Testing people without symptoms in the general population falls into the category of public health screening, and the goal there is to get a better handle for how widespread an infection is in the community. While this is important to know, it’s not as critical at this point in the pandemic as finding people who need treatment immediately.
I don’t have symptoms but I might have come into contact with someone who tested positive at work. Can I get tested?
As capacity for COVID-19 testing grows, this is likely the next group that would be eligible.
Right now, however, these people would most likely be turned away. For example, most of Massachusetts’ nearly 100 cases came from a company meeting held in Boston that was attended by several people who had recently traveled to Italy and became infected. At the time, meeting attendees who didn’t have symptoms but wanted to be tested at emergency rooms were turned away because they weren’t sick.
“Even in those cases, we would not recommend that people go to the emergency room for testing,” says Dr. Aimee Moulin, associate professor of emergency medicine at University of California Davis. “At the emergency room, we are trying to focus on patients who are symptomatic.” They simply don’t have a testing capacity for an entire community, she says.
If I have symptoms, where should I go to get tested?
Because COVID-19 seems to be highly contagious, doctors are urging people with fevers and cough to not walk into emergency rooms or make appointments at their doctor’s office. Call first, describe your symptoms and then follow your doctor’s advice about whether you need to be tested.
If you need testing, you may be directed to special COVID-19 testing facilities, including drive-through units or tents outside emergency rooms where you would minimize your contact with others.

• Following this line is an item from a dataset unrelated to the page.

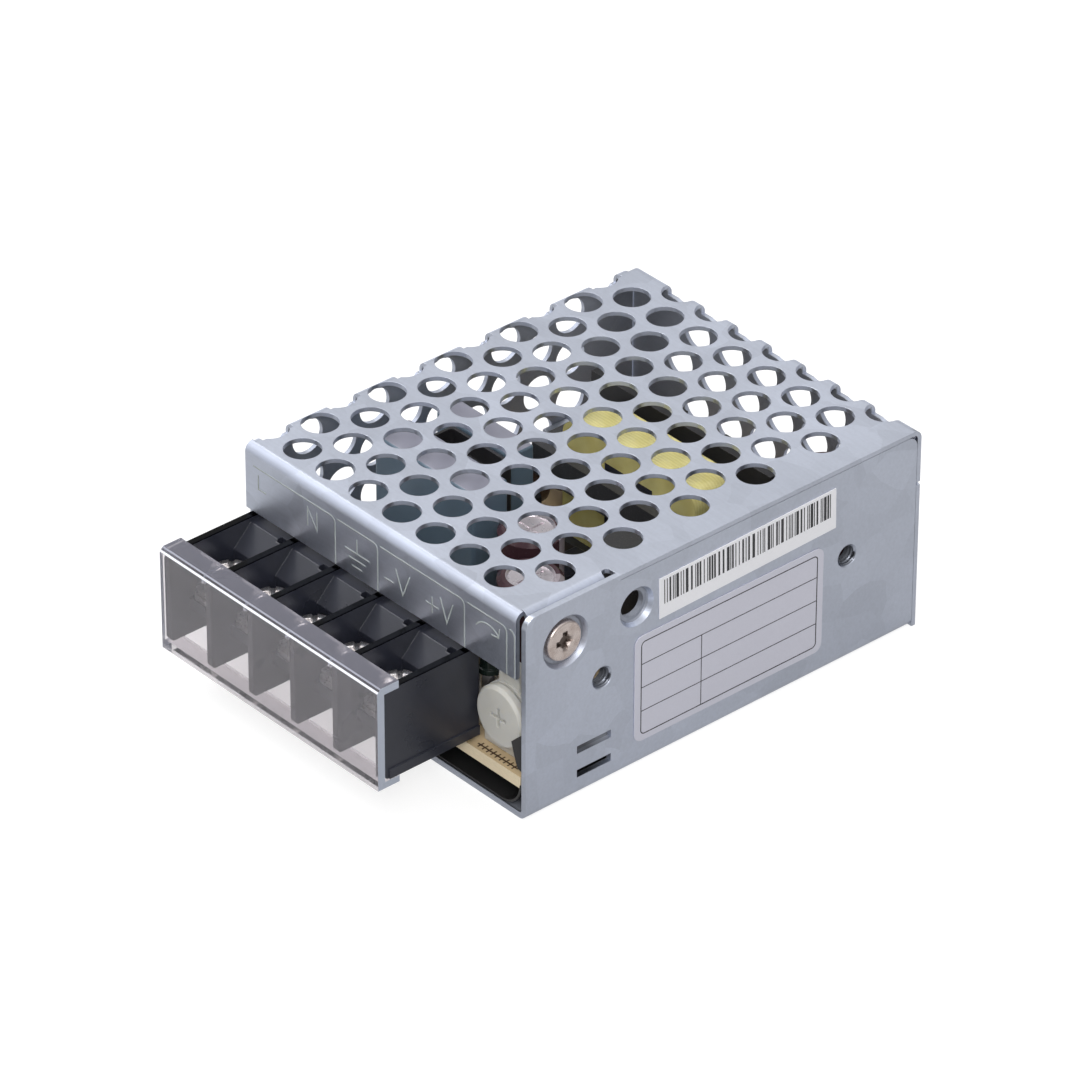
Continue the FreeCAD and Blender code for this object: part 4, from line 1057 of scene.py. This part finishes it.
def add_piece(
    name: str,
    patches: Sequence[Patch],
    finish: Finish,
    body: str = "housing",
    smooth: bool = True,
) -> None:
    """Put patches into one mesh object that rides on a body.

    Args:
        name: Name of the piece.
        patches: Its surfaces.
        finish: Its finish.
        body: Body that it moves with.
        smooth: Shade it smooth where faces turn by less than SMOOTH_ANGLE.
    """
    starts = np.cumsum([0] + [len(p.points) for p in patches[:-1]])
    points = np.concatenate([p.points for p in patches]) * MM
    faces = np.concatenate([p.faces + s for p, s in zip(patches, starts)])
    rows = [list(dict.fromkeys(face)) for face in faces.tolist()]
    mesh = bpy.data.meshes.new(name)
    mesh.from_pydata(points.tolist(), [], rows)
    mesh.validate()
    if smooth:
        mesh.polygons.foreach_set("use_smooth", np.ones(len(mesh.polygons), dtype=bool))
        mesh.set_sharp_from_angle(angle=SMOOTH_ANGLE)
    mesh.materials.append(finish.material())
    piece = link(name, mesh)
    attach(piece, body)
    log.info("%s: %d faces", name, len(mesh.polygons))


def coat(node: str, material: Material) -> None:
    """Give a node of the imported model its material.

    Args:
        node: Name of the node.
        material: Its material.
    """
    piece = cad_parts[node]
    if not piece.material_slots:
        piece.data.materials.append(material)
    for slot in piece.material_slots:
        slot.material = material
    log.info("%s: %s", node, material.name)


def dress(finish: Finish, *nodes: str) -> None:
    """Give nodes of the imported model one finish."""
    for node in nodes:
        coat(node, finish.material())


# Sub-assemblies


@dataclass
class SheetCase:
    """Folded cover and chassis with their fasteners, threads and the marks of the flange."""

    hole_rows: Pair = (-19.5, 19.5)
    hole_height: float = 15.0
    hole_radius: float = 1.25
    thread_start: float = 23.9
    thread_depth: float = 0.16
    thread_pitch: float = 0.5
    thread_turns: float = 3.0
    mark_width: float = 0.17
    mark_low: float = 0.004
    mark_high: float = 0.035
    cell_edges: tuple[float, ...] = (-24.0, -8.45, -0.75, 14.73, 22.15, 23.55)
    cell_gap: float = 0.5
    cell_top: float = 25.5
    cell_radius: float = 0.8
    flange_bottom: float = 19.05

    def build(self) -> None:
        """Dress the sheets and screws and add the threads and marks."""
        dress(Finish.SHEET, "mesh_cover", "chassis")
        dress(Finish.SCREW, "case_screws", "board_screws")
        dress(Finish.LINER, "insulation_sheet")
        self.add_threads()
        self.add_marks()

    def add_threads(self) -> None:
        """Thread ridges inside the two tapped side holes."""
        shape = (self.hole_radius, self.thread_depth, self.thread_pitch, self.thread_turns, True)
        starts = [(self.thread_start, y, self.hole_height) for y in self.hole_rows]
        ridges = [thread(start, "X", *shape) for start in starts]
        add_piece("side_hole_threads", ridges, Finish.SHEET)

    def add_marks(self) -> None:
        """Printed outlines of the flange: cells over the bays and plain terminal signs."""
        bar = (self.mark_width, self.mark_low, self.mark_high)
        patches = [stroke(Side.FRONT.value, np.array(line), *bar) for line in self.cells() + self.signs()]
        add_piece("flange_marks", patches, Finish.PALE_INK, smooth=False)

    def cells(self) -> list[Array]:
        """Cell outlines: each runs level along its top and down its right side in a quarter circle.

        Returns:
            The points of each line.
        """
        turn = np.linspace(math.pi / 2, 0, 6)
        top, r = self.cell_top, self.cell_radius
        lines = []
        for left, right in zip(self.cell_edges, self.cell_edges[1:]):
            bend = np.stack([right - r + r * np.cos(turn), top - r + r * np.sin(turn)], axis=1)
            lines.append(np.vstack([[left + self.cell_gap, top], bend, [right, self.flange_bottom]]))
        return lines

    def signs(self) -> list[Any]:
        """Line and neutral letters, earth sign, minus and plus V and the adjuster's arrow.

        Returns:
            The points of each line.
        """
        turn = np.linspace(math.radians(150), math.radians(35), 9)
        arc = np.stack([18.8 + 2.3 * np.cos(turn), 22.3 + 2.0 * np.sin(turn)], axis=1)
        return [
            [(-22.6, 24.6), (-22.6, 22.6), (-21.2, 22.6)],
            [(-13.5, 22.0), (-13.5, 24.5), (-11.8, 22.0), (-11.8, 24.5)],
            [(-4.5, 24.3), (-4.5, 22.35)],
            [(-6.6, 22.35), (-2.3, 22.35)],
            [(-5.9, 21.4), (-3.0, 21.4)],
            [(-5.4, 20.4), (-3.6, 20.4)],
            [(0.55, 21.6), (2.1, 21.6)],
            [(2.5, 23.8), (3.75, 20.7), (5.0, 23.8)],
            [(7.9, 22.0), (10.1, 22.0)],
            [(9.0, 20.9), (9.0, 23.1)],
            [(10.45, 23.8), (11.6, 20.8), (12.7, 23.8)],
            arc,
            [(20.9, 24.6), (20.7, 23.3), (19.5, 23.2)],
        ]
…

These practices may change as the outbreak evolves, say experts, and it’s likely that in coming weeks as more tests are available, more groups of people would be eligible for testing, including those with respiratory symptoms that can’t be linked to flu. Broader testing of people without symptoms may also be possible, as public health officials try to learn important information about how deeply the virus has penetrated a community, and how many people can be infected with no symptoms or only mild ones. “But we’re still days or weeks away from having that kind of testing capacity,” says Kuritzkes.